I think the practical roots were in Bush's 1992 reelection campaign when this faction in the GOP under Newt Gingrich turned on Bush with the "No new taxes" business. Then they swept congress in 1994 and went to war against the Clintons, started the gov't shut down brinkmanship, impeached Clinton, etc. That was the seed to the Tea Party uprising a generation later.

 

I think the internet revolution was an important part of mainstreaming that resentment-based uncompromising politics. But the end of the cold war did contribute some things. One, Western liberalism has kind of defined itself as a monolithic single cause for export as a kind of mirror image to revolutionary Marxism, and once the latter wasn't a serious world movement, liberalism could suddenly fragment.

 

But most interestingly, now it's openly flirting with classic Marxist style illiberal politics and there's no red flags (metaphorically speaking, heh) going up where people can't help but notice the politics is completely antithetical to our political traditions.

 

That also raises another obsevation I had. In the cold war era, it was much easier to compartmentalize radical politics outside of mainstram politics.
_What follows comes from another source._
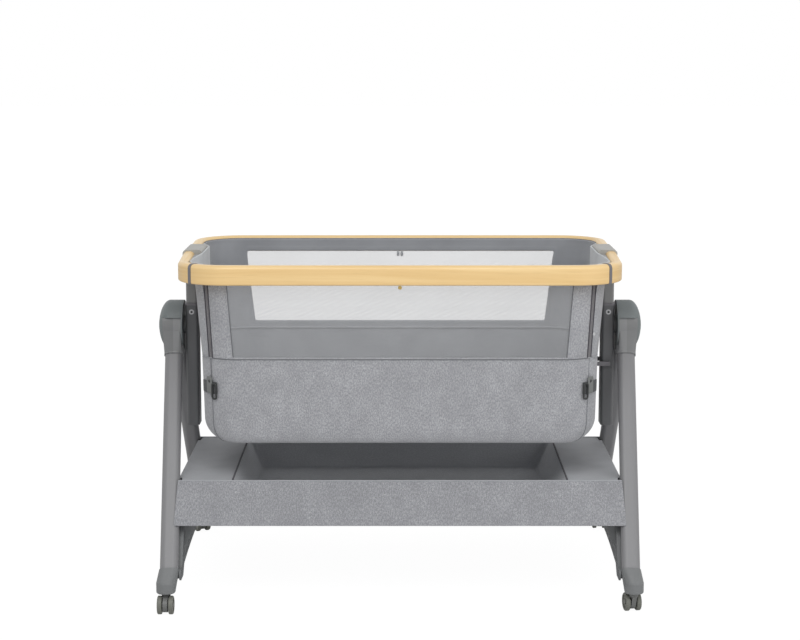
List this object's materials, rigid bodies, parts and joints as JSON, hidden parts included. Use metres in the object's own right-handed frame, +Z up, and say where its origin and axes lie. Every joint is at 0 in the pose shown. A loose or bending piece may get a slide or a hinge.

Here we have our neo-nazis, and over here our Marxists. We're not going to imprison them for the most part, just give them a street corner where they can spew pure resentment to their heart's content, but it's never going to catch on because they're "the enemy". They're openly calling for a Nazi/Soviet style revolution or whatever.

 

Today, they're still around, but the difference is their rhetoric enters the mainstream debates as if it were one more option as good as the others, like, here's our liberals who want more protections for unions, here's our conservatives that want free trade and family values, and here's our alt-right that wants to see the US ethnically cleansed of Muslims, and our alt-left that actually welcomes the ethnic cleansing party because it will accellerate the total collapse of liberalism and our chance to see rich people actually hang for their crimes and not metaphorically, and over here we have our Rockefeller Republicans that want to see smart pro-business reforms while still respecting basic social protections, etc. Lol. If you're a voter fueled by real resentment and see corruption everywhere, the sensible party lines can't really compete with "hang the bastards".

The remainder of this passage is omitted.